INFORMATION PROVIDED -
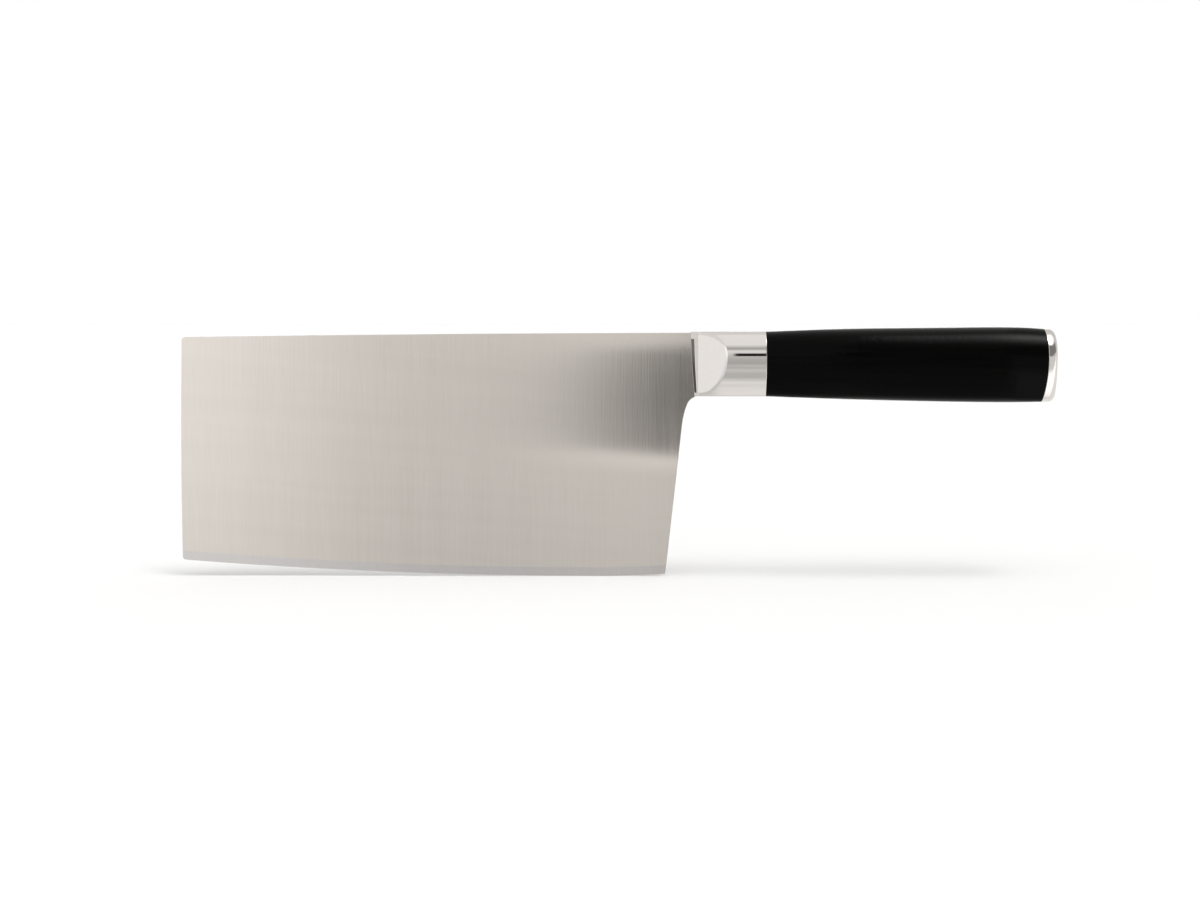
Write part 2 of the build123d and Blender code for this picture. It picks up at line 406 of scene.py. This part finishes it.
def dark_flag(tree, round_axis, sideways, above_low, on_handle, on_grip):
    high_edge = slanted_edge(tree, sideways, FLAG_HIGH_SLANT, FLAG_HIGH)
    below_high = maths(tree, "SUBTRACT", high_edge, round_axis)
    flag_low = remap(tree, above_low, *FLAG_LOW_FADE)
    flag_high = remap(tree, below_high, *FLAG_HIGH_FADE)
    line_low = remap(tree, round_axis, *LINE_LOW_FADE)
    line_high = remap(tree, round_axis, *LINE_HIGH_FADE)

    off_middle = maths(tree, "SUBTRACT", round_axis, FLAG_MIDDLE)
    setback = share_of(tree, off_middle, off_middle, FLAG_ROUNDING)
    from_left = past(tree, maths(tree, "SUBTRACT", sideways, setback), FLAG_LEFT, FLAG_LEFT_CHANGE)
    flag_depth = share_of(tree, from_left, remap(tree, sideways, *FLAG_DEEPENS, *FLAG_DEPTHS))
    line_depth = past(tree, sideways, LINE_LEFT, LINE_LEFT_CHANGE)

    in_flag = share_of(tree, flag_low, flag_high)
    in_line = share_of(tree, line_low, line_high)
    inside = blend(tree, on_handle, in_flag, in_line)
    depth = blend(tree, on_handle, flag_depth, line_depth)
    return share_of(tree, inside, depth, rest_of(tree, on_grip))


def narrow_strip(tree, sideways, above_low, on_handle):
    low = remap(tree, above_low, *STRIP_LOW_FADE)
    high = remap(tree, above_low, *STRIP_HIGH_FADE)
    left = remap(tree, sideways, *STRIP_LEFT_FADE)
    return share_of(tree, low, high, left, rest_of(tree, on_handle))


def cool_part(tree, round_axis, on_bolster):
    high = remap(tree, round_axis, *COOL_HIGH_FADE)
    low = remap(tree, round_axis, *COOL_LOW_FADE)
    return share_of(tree, high, low, rest_of(tree, on_bolster))


def studio_light(tree):
    across, along, up = split_place(tree, "Generated")
    front = maths(tree, "MULTIPLY", along, -1.0)
    round_axis = maths(tree, "DEGREES", maths(tree, "ARCTAN2", up, front))
    sideways = maths(tree, "DEGREES", maths(tree, "ARCSINE", across))
    height = maths(tree, "DEGREES", maths(tree, "ARCSINE", up))

    on_bolster = past(tree, sideways, BOLSTER_FROM, BOLSTER_CHANGE)
    on_handle = past(tree, sideways, HANDLE_FROM, HANDLE_CHANGE)
    on_grip = past(tree, sideways, GRIP_FROM, GRIP_CHANGE)
    on_cap = past(tree, sideways, CAP_FROM, CAP_CHANGE)
    level = banded_light(tree, round_axis, sideways, on_bolster, on_grip, on_cap)

    low_edge = slanted_edge(tree, sideways, FLAG_LOW_SLANT, FLAG_LOW)
    above_low = maths(tree, "SUBTRACT", round_axis, low_edge)
    flag = dark_flag(tree, round_axis, sideways, above_low, on_handle, on_grip)
    level = blend(tree, flag, level, blend(tree, on_handle, FLAG_LEVEL, LINE_LEVEL))
    level = blend(tree, narrow_strip(tree, sideways, above_low, on_handle), level, STRIP_LEVEL)

    on_wall = remap(tree, across, *WALL_FADE)
    level = blend(tree, on_wall, level, level_at(tree, height, WALL_BANDS))
    level = blend(tree, dark_room(tree, sideways, height, front, on_cap), level, ROOM_LEVEL)

    cool = cool_part(tree, round_axis, on_bolster)
    tinted = tree.nodes.new("ShaderNodeCombineColor")
    for socket, warm_share, cool_share in zip(tinted.inputs, WARM_LIGHT, COOL_LIGHT):
        link(tree, share_of(tree, level, blend(tree, cool, warm_share, cool_share)), socket)
    return tinted.outputs[0]


def make_world():
    world = bpy.data.worlds.new("studio")
    bpy.context.scene.world = world
    world.use_nodes = True
    tree = world.node_tree
    tree.nodes.clear()
    background = tree.nodes.new("ShaderNodeBackground")
    colour = mixed(tree, seen_directly(tree), studio_light(tree), grey(1))
    link(tree, colour, background.inputs["Color"])
    output = tree.nodes.new("ShaderNodeOutputWorld")
    link(tree, background.outputs[0], output.inputs["Surface"])


def make_floor():
    bpy.ops.mesh.primitive_plane_add(size=FLOOR_SIZE, location=(0, 0, 0))
    floor = bpy.context.object
    floor.name = "floor"
    material = bpy.data.materials.new("floor_white")
    material.use_nodes = True
    tree = material.node_tree
    tree.nodes.clear()
    diffuse = tree.nodes.new("ShaderNodeBsdfDiffuse")
    diffuse.inputs["Color"].default_value = FLOOR_COLOUR
    lift = tree.nodes.new("ShaderNodeEmission")
    lift.inputs["Color"].default_value = grey(1)
    link(tree, share_of(tree, seen_directly(tree), FLOOR_LIFT), lift.inputs["Strength"])
    both = tree.nodes.new("ShaderNodeAddShader")
    link(tree, diffuse.outputs[0], both.inputs[0])
    link(tree, lift.outputs[0], both.inputs[1])
    output = tree.nodes.new("ShaderNodeOutputMaterial")
    link(tree, both.outputs[0], output.inputs["Surface"])
    floor.data.materials.append(material)
    floor.visible_glossy = False


def make_soft_light():
    """Wide, even light from above, which gives the floor its soft shadow."""
    data = bpy.data.lights.new("soft_light", "SUN")
    data.energy = LAMP_STRENGTH
    data.angle = LAMP_SPREAD
    lamp = bpy.data.objects.new("soft_light", data)
    bpy.context.collection.objects.link(lamp)
    lamp.rotation_euler = Vector(LAMP_DIRECTION).to_track_quat("-Z", "Y").to_euler()
    lamp.visible_glossy = False


# Materials


def new_material(name, metallic=0):
    material = bpy.data.materials.new(name)
    material.use_nodes = True
    tree = material.node_tree
    shader = tree.nodes["Principled BSDF"]
    shader.inputs["Metallic"].default_value = metallic
    return material, tree, shader


def object_point(tree, scale):
    """Place on the knife in metres, stretched by scale along X, Y and Z."""
    coords = tree.nodes.new("ShaderNodeTexCoord")
    mapping = tree.nodes.new("ShaderNodeMapping")
    link(tree, coords.outputs["Object"], mapping.inputs["Vector"])
    mapping.inputs["Scale"].default_value = scale
    return mapping.outputs[0]


def noise(tree, vector, scale, detail):
    node = tree.nodes.new("ShaderNodeTexNoise")
    link(tree, vector, node.inputs["Vector"])
    node.inputs["Scale"].default_value = scale
    node.inputs["Detail"].default_value = detail
    return node.outputs["Fac"]


def between(tree, pattern, low, high):
    """Turns a noise into a value between two others."""
    return remap(tree, pattern, NOISE_LOW, NOISE_HIGH, low, high)


def two_tone(tree, pattern, dark, light):
    """Turns a noise into a colour between two others."""
    return ramp(tree, pattern, [(NOISE_LOW, dark), (NOISE_HIGH, light)])


def rounded_edges(tree):
    """Normal that turns over every sharp edge, which catches a thin line of light there."""
    node = tree.nodes.new("ShaderNodeBevel")
    node.samples = EDGE_SAMPLES
    node.inputs["Radius"].default_value = EDGE_WEAR
    return node.outputs[0]


def bump(tree, height, strength, normal=None):
    node = tree.nodes.new("ShaderNodeBump")
    if normal:
        link(tree, normal, node.inputs["Normal"])
    node.inputs["Strength"].default_value = strength
    node.inputs["Distance"].default_value = FINE_RELIEF
    link(tree, height, node.inputs["Height"])
    return node.outputs[0]


def brushed_gloss(tree, shader, turn=0):
    """Blurs the mirror image along the knife or, with a quarter turn, across it."""
    shader.inputs["Anisotropic"].default_value = 1.0
    shader.inputs["Anisotropic Rotation"].default_value = turn
    tangent = tree.nodes.new("ShaderNodeCombineXYZ")
    tangent.inputs["X"].default_value = 1
    link(tree, tangent.outputs[0], shader.inputs["Tangent"])


def neck_painted_shade(tree):
    """Where the blade's neck shows in the groove, and the colour of the shade painted there."""
    x, y, z = split_place(tree, "Object")
    inner = maths(tree, "LESS_THAN", maths(tree, "ABSOLUTE", y), NECK_HALF + NECK_MARGIN)
    rear = maths(tree, "GREATER_THAN", x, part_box("bolster")[0].x - NECK_REACH)
    lighter = remap(tree, z, GROOVE_DARK_Z, GROOVE_LIGHT_Z)
    colour = ramp(tree, lighter, [(0, (0.17, 0.155, 0.14)), (1, (0.36, 0.335, 0.31))])
    return share_of(tree, inner, rear), colour


def polishing_waves(tree):
    """Long, faint, slightly slanted marks that the polishing belt leaves along the blade."""
    x, _, z = split_place(tree, "Object")
    point = tree.nodes.new("ShaderNodeCombineXYZ")
    link(tree, share_of(tree, x, WAVE_STRETCH), point.inputs["X"])
    link(tree, maths(tree, "MULTIPLY_ADD", x, WAVE_SLOPE, z), point.inputs["Z"])
    return between(tree, noise(tree, point.outputs[0], scale=170, detail=1), 0.98, 1.0)


def brushed_steel():
    material, tree, shader = new_material("blade_steel", metallic=1)
    fine = noise(tree, object_point(tree, (1, 1, 0.02)), scale=2500, detail=3)
    broad = noise(tree, object_point(tree, (1, 1, 0.05)), scale=160, detail=2)
    grain = blend(tree, BROAD_SHARE, fine, broad)
    steel = two_tone(tree, grain, (0.752, 0.709, 0.661), (0.788, 0.745, 0.698))
    steel = mixed(tree, 1.0, steel, polishing_waves(tree), "MULTIPLY")
    # Painted shade: the neck's colour is darkened inside the joint groove, and its roughness is raised
    # there
    in_painted_shade, painted_shade_colour = neck_painted_shade(tree)
    link(tree, mixed(tree, in_painted_shade, steel, painted_shade_colour), shader.inputs["Base Color"])
    roughness = blend(tree, in_painted_shade, between(tree, grain, 0.05, 0.06), GROOVE_ROUGHNESS)
    link(tree, roughness, shader.inputs["Roughness"])
    brushed_gloss(tree, shader)
    link(tree, bump(tree, fine, 0.2, rounded_edges(tree)), shader.inputs["Normal"])
    return material


def polished_steel():
    material, tree, shader = new_material("polished_steel", metallic=1)
    wipes = noise(tree, object_point(tree, (0.1, 1, 1)), scale=900, detail=3)
    colour = two_tone(tree, wipes, (0.83, 0.798, 0.77), (0.853, 0.821, 0.793))
    link(tree, colour, shader.inputs["Base Color"])
    link(tree, between(tree, wipes, 0.012, 0.022), shader.inputs["Roughness"])
    link(tree, rounded_edges(tree), shader.inputs["Normal"])
    return material


def black_laminate():
    material, tree, shader = new_material("black_laminate")
    grain = noise(tree, object_point(tree, (0.03, 1, 1)), scale=700, detail=4)
    colour = ramp(tree, grain, [(0.35, (0.0005, 0.0005, 0.0005)), (0.7, (0.0014, 0.0013, 0.0012))])
    link(tree, colour, shader.inputs["Base Color"])
    link(tree, between(tree, grain, 0.11, 0.14), shader.inputs["Roughness"])
    shader.inputs["Specular IOR Level"].default_value = 0.06
    brushed_gloss(tree, shader, turn=0.25)
    link(tree, bump(tree, grain, 0.05), shader.inputs["Normal"])
    return material


def plain_metal(name, dark, light):
    material, tree, shader = new_material(name, metallic=1)
    marks = noise(tree, object_point(tree, (1, 1, 1)), scale=1200, detail=4)
    link(tree, two_tone(tree, marks, dark, light), shader.inputs["Base Color"])
    link(tree, between(tree, marks, 0.3, 0.5), shader.inputs["Roughness"])
    return material


def resin():
    material, tree, shader = new_material("bedding_resin")
    clouds = noise(tree, object_point(tree, (1, 1, 1)), scale=300, detail=4)
    link(tree, two_tone(tree, clouds, (0.12, 0.09, 0.05), (0.20, 0.16, 0.10)), shader.inputs["Base Color"])
    link(tree, between(tree, clouds, 0.4, 0.6), shader.inputs["Roughness"])
    return material


def dress(node, material):
    mesh = nodes[node].data
    mesh.materials.clear()
    mesh.materials.append(material)


polished = polished_steel()
fastener = plain_metal("fastener_steel", (0.50, 0.50, 0.50), (0.64, 0.64, 0.63))
dress("blade", brushed_steel())
dress("bolster", polished)
dress("end_cap", polished)
dress("grip", black_laminate())
dress("tang", plain_metal("tang_steel", (0.34, 0.33, 0.32), (0.48, 0.47, 0.46)))
dress("bedding_resin", resin())
for name in ("tang_washer", "tang_nut", "end_cap_pins"):
    dress(name, fastener)

make_camera()
make_world()
make_floor()
make_soft_light()

bpy.context.scene.view_settings.view_transform = "Standard"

PROBLEM TO SOLVE -
Only a number is wanted: how many lines of the material above hold "scene"?

TASK RESULT -
3